Artificial Devotion, by
katie_m. Galaxy Quest, but not the movie - the made-up TV show the movie was about. Oh. And the pairing? Let's just call it gen, shall we? So, OK, wow. This is FF for a canon that doesn't even exist. Fandoms don't get a lot smaller than that. And yet this piece patches holes in the show so perfectly and neatly that I kind of wish there really was a show, just so I could read more stuff like this. Or, hey, I'm not picky - I'll take RPF (like Livia's phenomenal and previously recommended
Habitation). Or how 'bout the future of the Thermians? I'll go for anything. As long as it is as good and funny and downright brilliant as "Artificial Devotion," which shakes out and totally remakes an ancient SF cliche. (Basically, early SF writers' unfortunate answer to the puzzler, "We need girls to keep the guys happy. But what could females possibly do in space? Or science? Thinking is right out, and that leaves...huh. Wowee geewhilikers, that's a poser!")
katie_m has a gift for seeing from unusual points of view, for telling the fascinating stories lurking just out of sight in a canon, and in this story, she writes very true to form indeed.

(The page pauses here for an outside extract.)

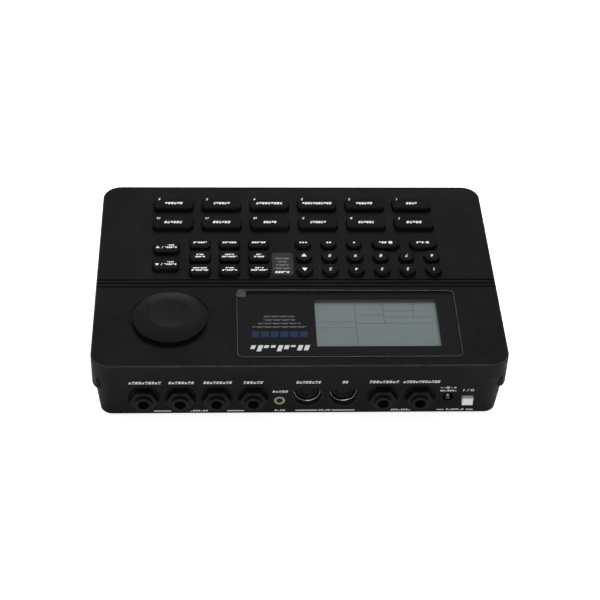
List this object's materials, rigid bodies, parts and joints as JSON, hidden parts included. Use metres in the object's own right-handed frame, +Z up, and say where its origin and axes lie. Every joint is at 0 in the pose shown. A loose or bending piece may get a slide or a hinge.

She shows us Tawny Madison as a real person and her job as a real job, and it is utterly convincing and right and good and...and I just get wibbly thinking about it, obviously. So my advice: stop listening to me; I've got no sense left in me now. Go read these stories, instead. Because...wow. Just, wow.
-Footnote-
* I haven't forgotten about Pirates, by the way, MMWD. My ability to write it would be greatly facilitated if someone would release a single decent version of it on DVD, or, alternatively, if Opera a la Carte or someone would come back to LA sometime this century, ideally with Pirates of Penzance in tow. Working from the script, I'm finding, is not quite the same. But it progresses. Slowly. I did give up on the idea of not recommending your story until I finished mine, though, because - really. I'm not out to deprive people.